:: Set problem ::
Copy every line of the material below word for word.

:: Dataset extract ::
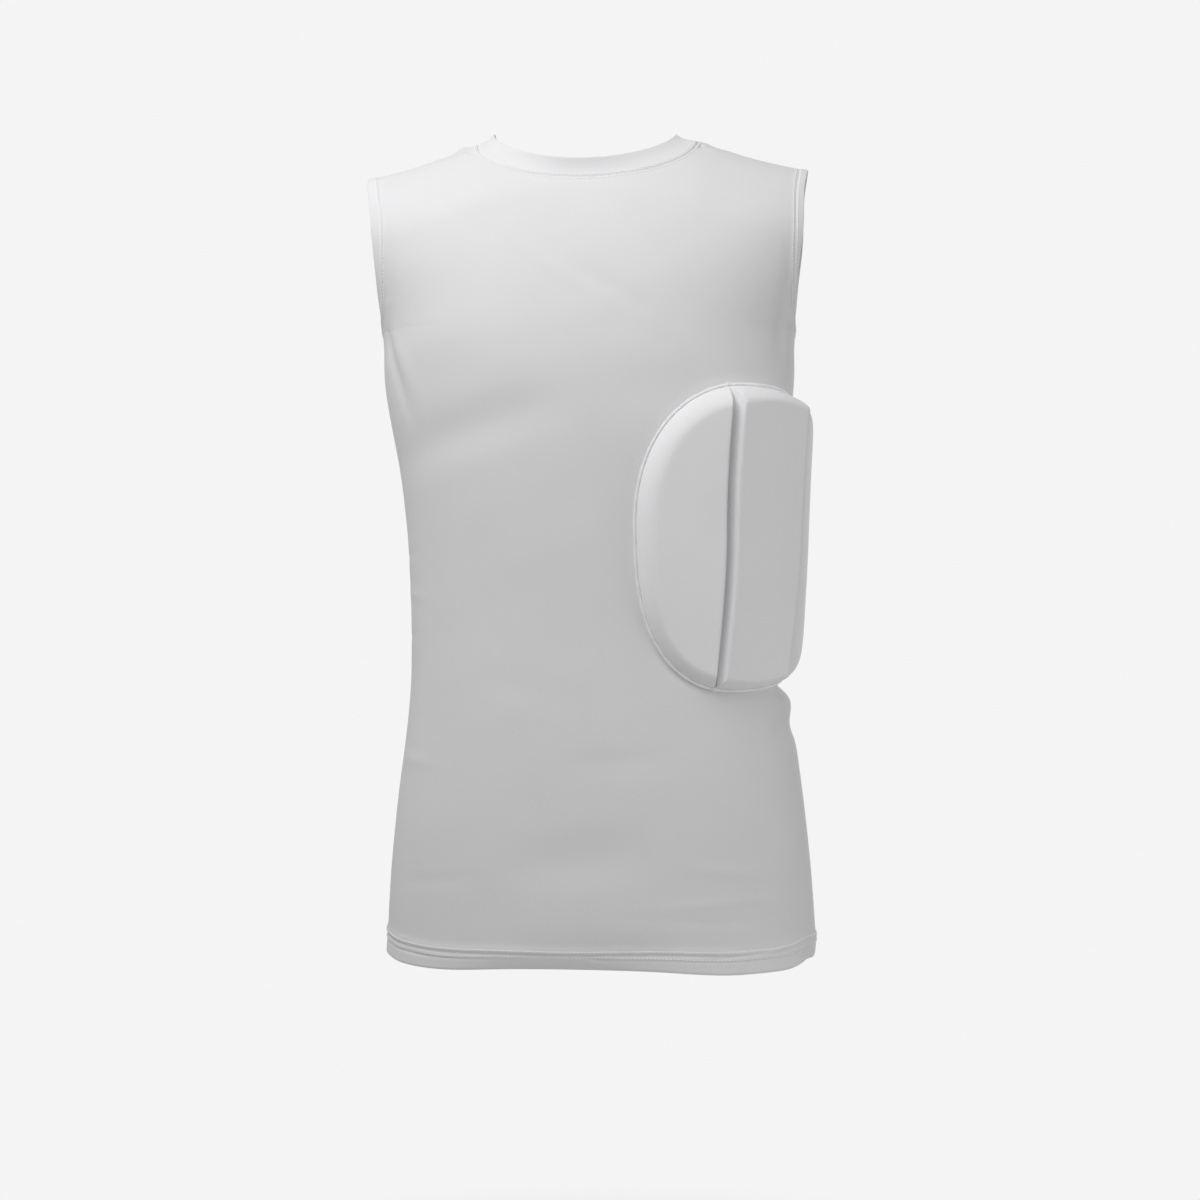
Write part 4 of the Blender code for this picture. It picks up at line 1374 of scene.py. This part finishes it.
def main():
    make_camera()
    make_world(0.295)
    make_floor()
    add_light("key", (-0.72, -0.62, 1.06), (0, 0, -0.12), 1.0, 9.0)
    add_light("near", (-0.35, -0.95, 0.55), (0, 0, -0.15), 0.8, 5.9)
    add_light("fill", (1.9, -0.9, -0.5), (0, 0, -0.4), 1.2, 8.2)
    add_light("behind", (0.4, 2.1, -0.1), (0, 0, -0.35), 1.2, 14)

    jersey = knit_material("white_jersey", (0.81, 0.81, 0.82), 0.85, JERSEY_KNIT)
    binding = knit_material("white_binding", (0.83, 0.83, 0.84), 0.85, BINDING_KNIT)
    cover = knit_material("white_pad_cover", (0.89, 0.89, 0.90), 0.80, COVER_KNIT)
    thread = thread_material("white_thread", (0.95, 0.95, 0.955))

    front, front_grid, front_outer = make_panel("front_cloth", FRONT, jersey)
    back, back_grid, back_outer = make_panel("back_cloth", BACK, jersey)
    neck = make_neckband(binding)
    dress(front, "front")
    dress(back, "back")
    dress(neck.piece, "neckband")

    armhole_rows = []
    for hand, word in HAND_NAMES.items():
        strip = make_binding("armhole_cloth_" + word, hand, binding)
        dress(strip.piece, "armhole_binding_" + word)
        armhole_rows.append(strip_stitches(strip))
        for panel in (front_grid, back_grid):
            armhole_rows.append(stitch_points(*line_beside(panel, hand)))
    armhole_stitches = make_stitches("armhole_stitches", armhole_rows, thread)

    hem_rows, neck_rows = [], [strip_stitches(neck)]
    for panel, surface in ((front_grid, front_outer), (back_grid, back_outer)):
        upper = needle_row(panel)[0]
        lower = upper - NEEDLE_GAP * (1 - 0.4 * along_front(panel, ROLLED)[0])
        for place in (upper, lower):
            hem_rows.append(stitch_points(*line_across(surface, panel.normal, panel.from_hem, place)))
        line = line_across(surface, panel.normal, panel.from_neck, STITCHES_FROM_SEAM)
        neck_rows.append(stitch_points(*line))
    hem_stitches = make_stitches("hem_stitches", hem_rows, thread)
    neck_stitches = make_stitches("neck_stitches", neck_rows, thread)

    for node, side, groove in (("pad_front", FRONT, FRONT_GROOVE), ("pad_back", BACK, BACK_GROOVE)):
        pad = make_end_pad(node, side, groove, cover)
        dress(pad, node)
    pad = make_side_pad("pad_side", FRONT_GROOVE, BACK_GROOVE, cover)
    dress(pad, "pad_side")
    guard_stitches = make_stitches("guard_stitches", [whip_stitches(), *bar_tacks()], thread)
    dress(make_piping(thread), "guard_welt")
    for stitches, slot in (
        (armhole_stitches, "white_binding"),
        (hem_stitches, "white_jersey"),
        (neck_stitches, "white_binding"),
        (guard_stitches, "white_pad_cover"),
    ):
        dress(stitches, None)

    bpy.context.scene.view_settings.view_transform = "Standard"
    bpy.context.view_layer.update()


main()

:: Problem solution ::
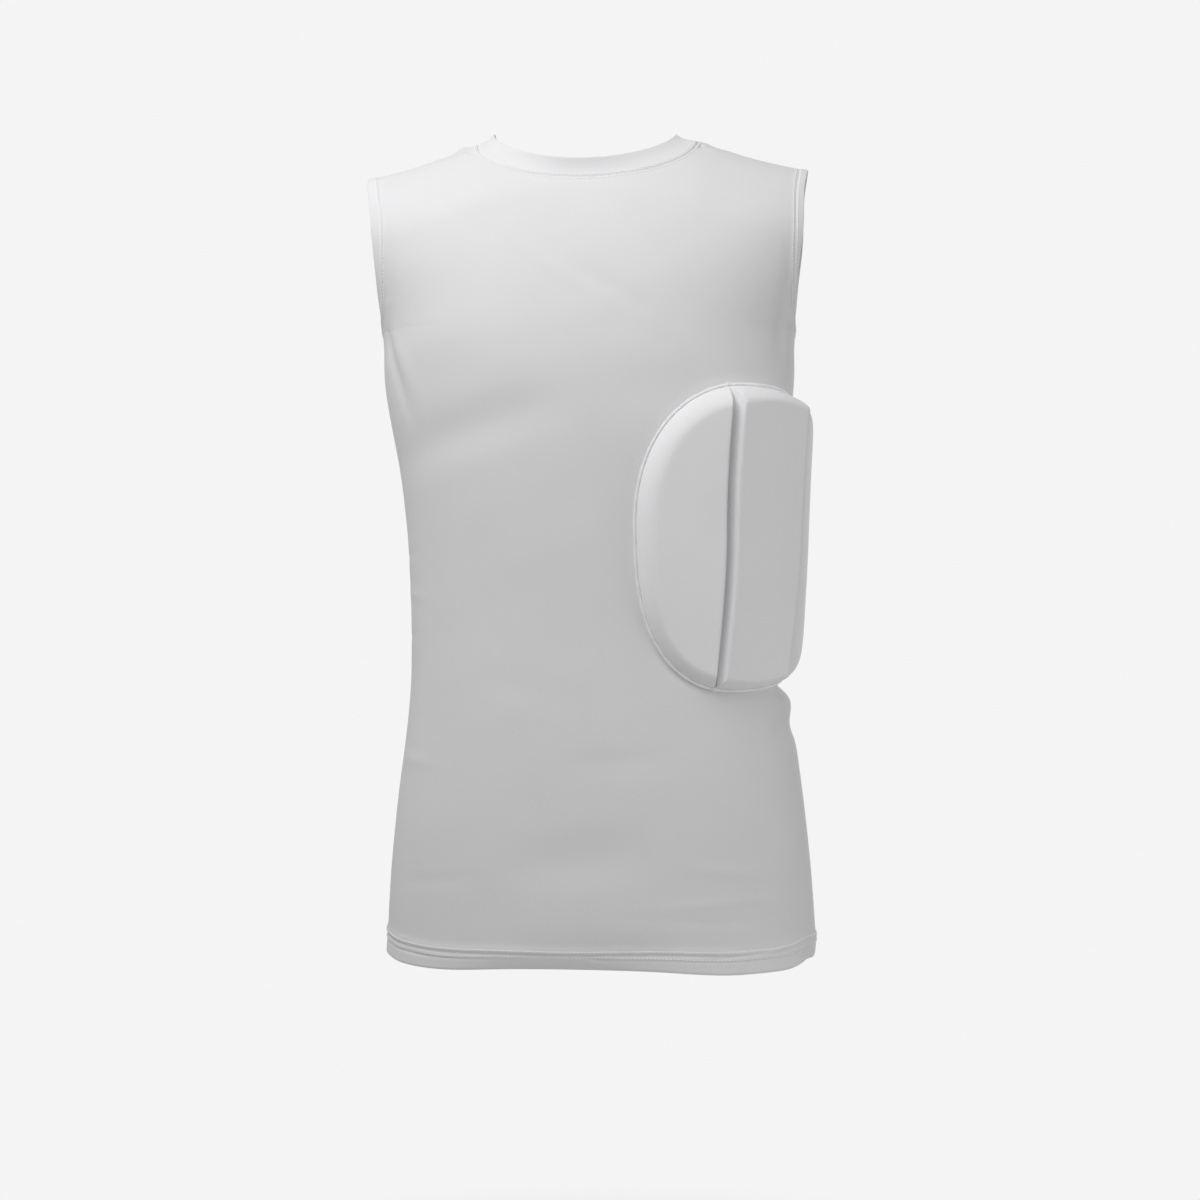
Write part 4 of the Blender code for this picture. It picks up at line 1374 of scene.py. This part finishes it.
def main():
    make_camera()
    make_world(0.295)
    make_floor()
    add_light("key", (-0.72, -0.62, 1.06), (0, 0, -0.12), 1.0, 9.0)
    add_light("near", (-0.35, -0.95, 0.55), (0, 0, -0.15), 0.8, 5.9)
    add_light("fill", (1.9, -0.9, -0.5), (0, 0, -0.4), 1.2, 8.2)
    add_light("behind", (0.4, 2.1, -0.1), (0, 0, -0.35), 1.2, 14)

    jersey = knit_material("white_jersey", (0.81, 0.81, 0.82), 0.85, JERSEY_KNIT)
    binding = knit_material("white_binding", (0.83, 0.83, 0.84), 0.85, BINDING_KNIT)
    cover = knit_material("white_pad_cover", (0.89, 0.89, 0.90), 0.80, COVER_KNIT)
    thread = thread_material("white_thread", (0.95, 0.95, 0.955))

    front, front_grid, front_outer = make_panel("front_cloth", FRONT, jersey)
    back, back_grid, back_outer = make_panel("back_cloth", BACK, jersey)
    neck = make_neckband(binding)
    dress(front, "front")
    dress(back, "back")
    dress(neck.piece, "neckband")

    armhole_rows = []
    for hand, word in HAND_NAMES.items():
        strip = make_binding("armhole_cloth_" + word, hand, binding)
        dress(strip.piece, "armhole_binding_" + word)
        armhole_rows.append(strip_stitches(strip))
        for panel in (front_grid, back_grid):
            armhole_rows.append(stitch_points(*line_beside(panel, hand)))
    armhole_stitches = make_stitches("armhole_stitches", armhole_rows, thread)

    hem_rows, neck_rows = [], [strip_stitches(neck)]
    for panel, surface in ((front_grid, front_outer), (back_grid, back_outer)):
        upper = needle_row(panel)[0]
        lower = upper - NEEDLE_GAP * (1 - 0.4 * along_front(panel, ROLLED)[0])
        for place in (upper, lower):
            hem_rows.append(stitch_points(*line_across(surface, panel.normal, panel.from_hem, place)))
        line = line_across(surface, panel.normal, panel.from_neck, STITCHES_FROM_SEAM)
        neck_rows.append(stitch_points(*line))
    hem_stitches = make_stitches("hem_stitches", hem_rows, thread)
    neck_stitches = make_stitches("neck_stitches", neck_rows, thread)

    for node, side, groove in (("pad_front", FRONT, FRONT_GROOVE), ("pad_back", BACK, BACK_GROOVE)):
        pad = make_end_pad(node, side, groove, cover)
        dress(pad, node)
    pad = make_side_pad("pad_side", FRONT_GROOVE, BACK_GROOVE, cover)
    dress(pad, "pad_side")
    guard_stitches = make_stitches("guard_stitches", [whip_stitches(), *bar_tacks()], thread)
    dress(make_piping(thread), "guard_welt")
    for stitches, slot in (
        (armhole_stitches, "white_binding"),
        (hem_stitches, "white_jersey"),
        (neck_stitches, "white_binding"),
        (guard_stitches, "white_pad_cover"),
    ):
        dress(stitches, None)

    bpy.context.scene.view_settings.view_transform = "Standard"
    bpy.context.view_layer.update()


main()